Using low-level Spark API looks very promising in the long run and is definitely more flexible than the data-driven approach described earlier. Still, we need to do more research to make sure that the existing Spark methods and listeners are sufficient to implement the entire REEF runtime.

Support for REEF.NET

Integrating REEF.NET applications with Spark is very important. However, some peculiarities in REEF code make such integration harder than it should be. In this section we will discuss some of the REEF issues related to Spark integration.

REEF.NET Bridge

Regardless of the runtime, REEF Driver is always a Java application. It uses Java JNI to invoke the driver-side event handlers implemented in .NET. A layer of C++ code that connects Java and C# parts of the REEF Driver is called REEF.NET Bridge. It is fast and reliable, and works fine for cases when REEF user controls the application submission (e.g. via REEF Client).

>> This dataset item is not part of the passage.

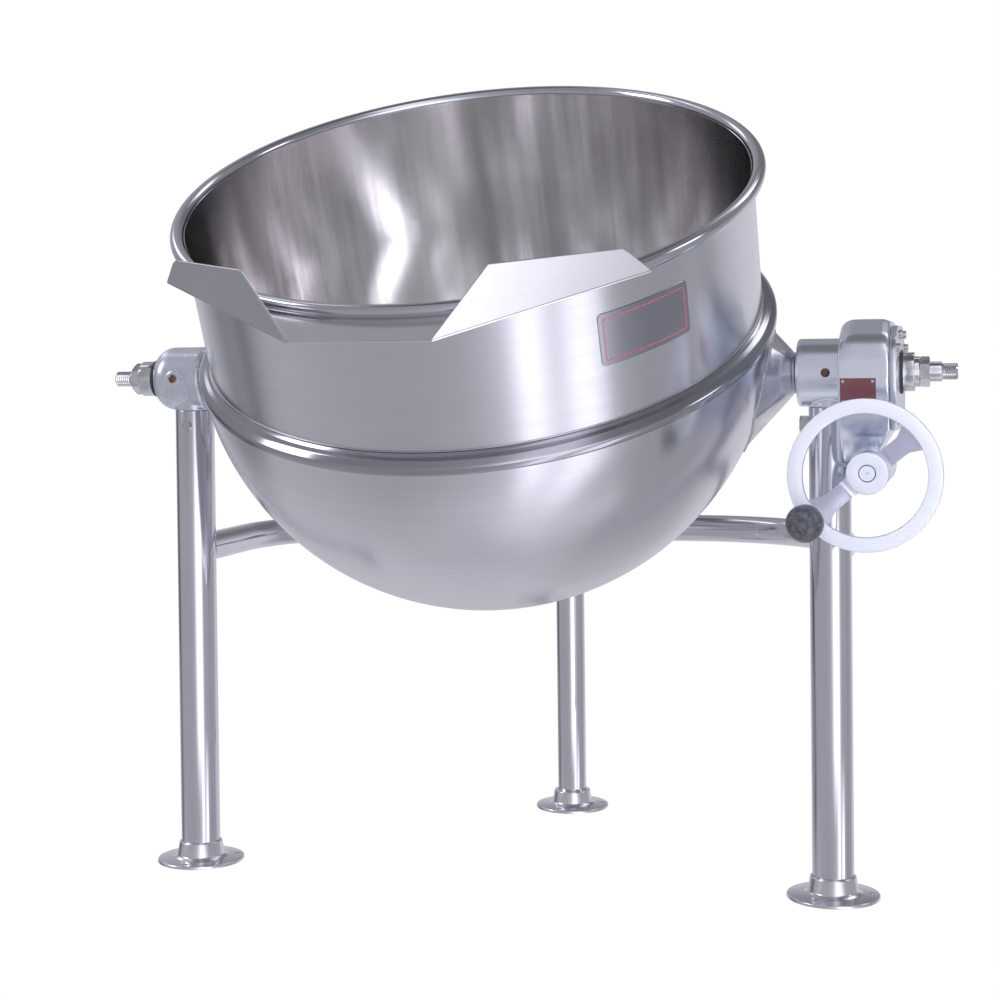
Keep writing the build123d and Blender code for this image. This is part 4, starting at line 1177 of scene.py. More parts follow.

However, using REEF.NET Bridge makes impossible using standard Spark submission scripts (like spark-submit) to launch the Spark+REEF application, because REEF.NET Driver entry point is not a JAR, but a C++ application compiled as a Windows .EXE file. That makes it impossible to launch existing REEF .NET code from Spark without changing the Spark submission code.

More Spark-friendly approach would be to start REEF Driver purely in Java, and launch .NET VM as a separate process that communicates vith JVM part via TCP. Replacing REEF.NET C++ Bridge with TCP protocol should be completely transparent to both Spark and the existing REEF.NET applications.

Work on the TCP Bridge is already in progress as part of REEF .NET Core / Linux migration effort. We expect the first version of the new bridge to appear in REEF 0.17 release.